Gerade in der Sozialpsychologie gibt es viel Forschung, die sich mit dem Zusammenspiel von Einstellung und Verhalten beschäftigt. Auch in der Werbeforschung gibt es viel Literatur dazu.
Fazit der Forschung: Auch wenn Verhalten durchaus mit Einstellung zusammenhängt, so gibt es keine 1:1 Beziehung. So ist glücklicherweise davon auszugehen, dass nicht jeder dritte Befragte auch tatsächlich gegenüber Frauen handgreiflich werden wird.
Gefährlich und bedenklich bleibt die hohe Akzeptanz solcher Verhaltensweisen gegenüber Frauen aber dennoch.

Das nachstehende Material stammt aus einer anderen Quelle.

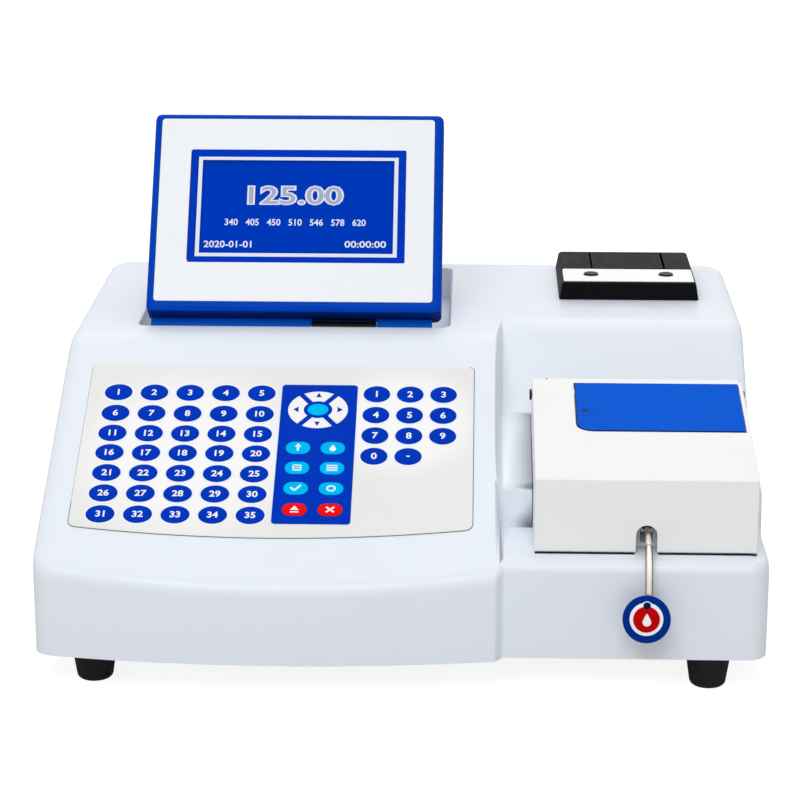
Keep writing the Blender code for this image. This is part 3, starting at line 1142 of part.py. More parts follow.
# Rear panel and what it carries
PANEL_Y1 = REAR_Y - REAR_RECESS - SEAT
PANEL_Y0 = PANEL_Y1 - PANEL_T
INLET_X = -0.118
INLET_W = 0.0275
INLET_H = 0.0200
SWITCH_X = -0.078
SWITCH_W = 0.0130
SWITCH_H = 0.0190
PORT_X = -0.015
PORT_W = 0.0190
PORT_H = 0.0100
FAN_X = 0.090
FAN_Z = 0.071
FAN_R = 0.0230
FAN_HALF = 0.0250
FAN_T = 0.0150
NOZZLE_X = 0.136
NOZZLE_R = 0.0040
ROW_Z = 0.068
panel = plate("rear_panel", [rounded(-REAR_X - REAR_LAP, REAR_X + REAR_LAP, REAR_Z0 - REAR_LAP, REAR_Z1
                                     + REAR_LAP, 0.003, 3)],
              PANEL_Y0, PANEL_Y1, BACK_M, PARTS, ZINC)
holes = [box("inlet_hole", (INLET_X - INLET_W / 2, PANEL_Y0 - 0.01, ROW_Z - INLET_H / 2),
             (INLET_X + INLET_W / 2, PANEL_Y1 + 0.01, ROW_Z + INLET_H / 2)),
         box("switch_hole", (SWITCH_X - SWITCH_W / 2, PANEL_Y0 - 0.01, ROW_Z - SWITCH_H / 2),
             (SWITCH_X + SWITCH_W / 2, PANEL_Y1 + 0.01, ROW_Z + SWITCH_H / 2)),
         box("port_hole", (PORT_X - PORT_W / 2, PANEL_Y0 - 0.01, ROW_Z - PORT_H / 2),
             (PORT_X + PORT_W / 2, PANEL_Y1 + 0.01, ROW_Z + PORT_H / 2)),
         rod("nozzle_hole", (NOZZLE_X, PANEL_Y0 - 0.01, ROW_Z), (NOZZLE_X, PANEL_Y1 + 0.01, ROW_Z),
             NOZZLE_R + SEAT, segs=20)]
cut(panel, *holes)
for k in range(7):
    gx = FAN_X - 0.0195 + 0.0065 * k
    reach = math.sqrt(FAN_R * FAN_R - (gx - FAN_X) ** 2)
    slot = box("grille_%d" % k, (gx - 0.0022, PANEL_Y0 - 0.01, FAN_Z - reach),
               (gx + 0.0022, PANEL_Y1 + 0.01, FAN_Z + reach))
    cut(panel, slot)

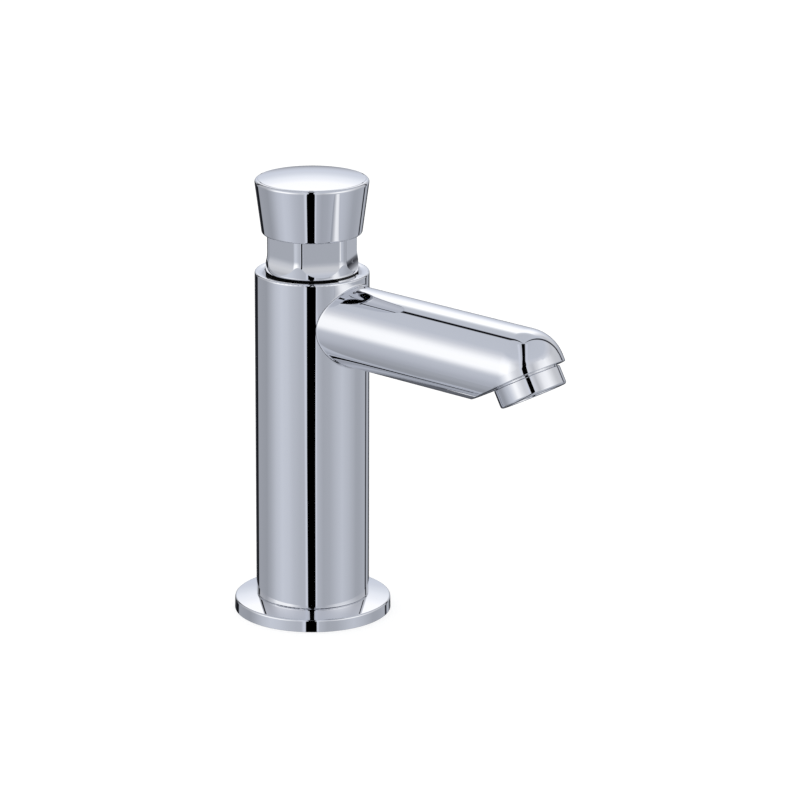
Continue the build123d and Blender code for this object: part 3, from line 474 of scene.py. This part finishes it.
def makePushCap(p):
    foot, rim = Vector((p["footRadius"], p["foot"])), Vector((p["rimRadius"], p["rim"]))
    rise = p["top"] - p["rim"]
    domeRadius = (p["rimRadius"] ** 2 + rise ** 2) / (2 * rise)
    domeCentre = Vector((0, p["top"] - domeRadius))
    # The rim's round touches the tapered side and the dome
    up = (rim - foot).normalized()
    inward = Vector((-up.y, up.x))
    start = rim + inward * p["rimRound"] - domeCentre
    lift = start.dot(up)
    shift = sqrt(lift ** 2 - start.length_squared + (domeRadius - p["rimRound"]) ** 2) - lift
    centre = domeCentre + start + up * shift
    onSide = -inward * p["rimRound"]
    onDome = (centre - domeCentre).normalized() * p["rimRound"]
    outline = rounded([
        (0, p["ceiling"]), (p["bore"], p["ceiling"]), (p["bore"], p["foot"], p["boreRound"]),
        (p["footRadius"], p["foot"], p["footRound"]), tuple(centre + onSide),
    ])
    for k in range(1, p["rimSteps"]):
        outline.append(centre + onSide.slerp(onDome, k / p["rimSteps"]) * p["rimRound"])
    # A fine crease runs round where the dome starts
    halfDome = Vector((0, 1)).angle(centre - domeCentre)
    outer = domeCentre + Vector((sin(halfDome), cos(halfDome))) * domeRadius
    halfDome -= p["creaseWidth"] / domeRadius
    inner = domeCentre + Vector((sin(halfDome), cos(halfDome))) * domeRadius
    outline += [outer, (outer + inner) / 2 - Vector((0, p["creaseDepth"]))]
    for k in range(p["domeSteps"], -1, -1):
        lean = halfDome * k / p["domeSteps"]
        outline.append(domeCentre + Vector((sin(lean), cos(lean))) * domeRadius)
    return turnOnLathe("chromePushCap", outline, closed=False)


fitPiece(makePushCap(pushCap), "push_cap")
print("push cap turned")


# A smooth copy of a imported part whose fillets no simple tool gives: its loose triangles are merged
def mergedCopy(node, name):
    piece = frame["nodes"][node].copy()
    piece.data = piece.data.copy()
    piece.name = piece.data.name = name
    for key in list(piece.keys()):
        del piece[key]
    piece.parent = None
    bpy.context.scene.collection.objects.link(piece)
    makeActive(piece)
    bpy.ops.object.mode_set(mode="EDIT")
    bpy.ops.mesh.select_all(action="SELECT")
    bpy.ops.mesh.remove_doubles(threshold=mergeApart)
    bpy.ops.object.mode_set(mode="OBJECT")
    return piece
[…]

Und damit hat die Studie einen Wert, da sie hoffentlich einen gesellschaftlichen Diskurs in Gang setzen, der dringend geführt werden muss. 63,5 Milliarden kostet Deutschland jährlich die Folgen des Patriarchats, so Boris von Heesen in seiner Analyse toxischer Männlichkeit. Auch wenn die Ergebnisse der Plan International Studie dramatischer präsentiert werden als sie tatsächlich sind.